Ne nous lassons pas de le répéter, depuis qu’on a cessé de combattre avec des javelots et avec des épées, il faut préparer sa défense de longue main ; il faut la préparer au point de vue matériel et au point de vue moral : bien folle serait la nation qui ne ferait dépendre sa sécurité que de l’activité de ses usines. Éteignez dans les âmes le culte des généreuses chimères, — ce que Mme Émile de Girardin appelait avec un si rare bonheur d’expression « la volupté dans les sacrifices, la gloire dans la douleur, » — et vous verrez à quoi vous serviront vos armées et vos flottes. « Vous aurez beau dire, s’écriait le charmant écrivain justement alarmé des tendances positives de l’époque, c’est une belle manufacture que celle où l’on refait avec des rubans les jambes et les bras que les canons ont emportés[1]. » L’enthousiasme et le dévoûment, voilà de nos jours encore et malgré tous les progrès meurtriers de la science, la meilleure protection du territoire.

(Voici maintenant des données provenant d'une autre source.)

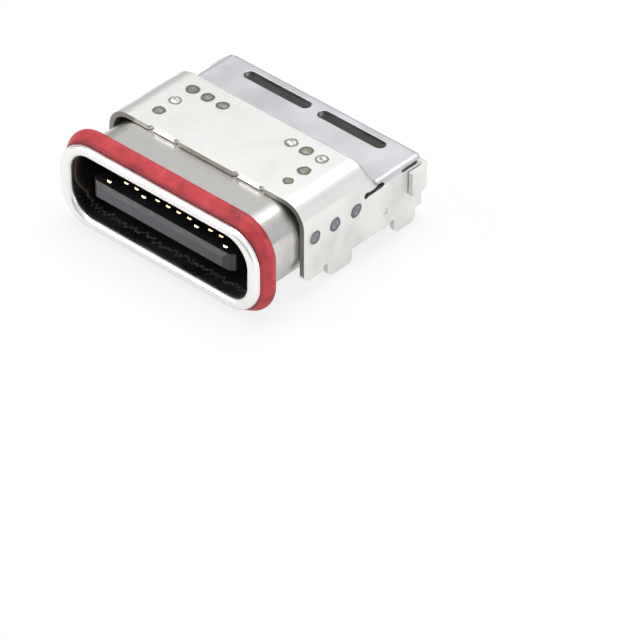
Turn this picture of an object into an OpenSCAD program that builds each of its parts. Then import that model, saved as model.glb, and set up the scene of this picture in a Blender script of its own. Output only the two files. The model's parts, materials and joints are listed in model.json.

N’oublions pas pourtant que les armées de la république n’ont pas eu la même fortune sous Jourdan ou sous Moreau. Le soldat enthousiaste ne suffit donc pas et quand on prétend organiser la victoire, il est bon avant tout de demander au ciel un Fabius ou un Alexandre, un Jervis ou un Nelson, un Barberousse ou un don Juan d’Autriche. Notre élut social nous interdit l’espoir de voir à la tête de nos armées de jeunes généraux : souhaitons que nos ministres, si la faveur céleste leur envoie un nouveau Duquesne, ne le méconnaissent pas.


JURIEN DE LA GRAVIÈRE.

  1. Lettres parisiennes, 5 mai 1815.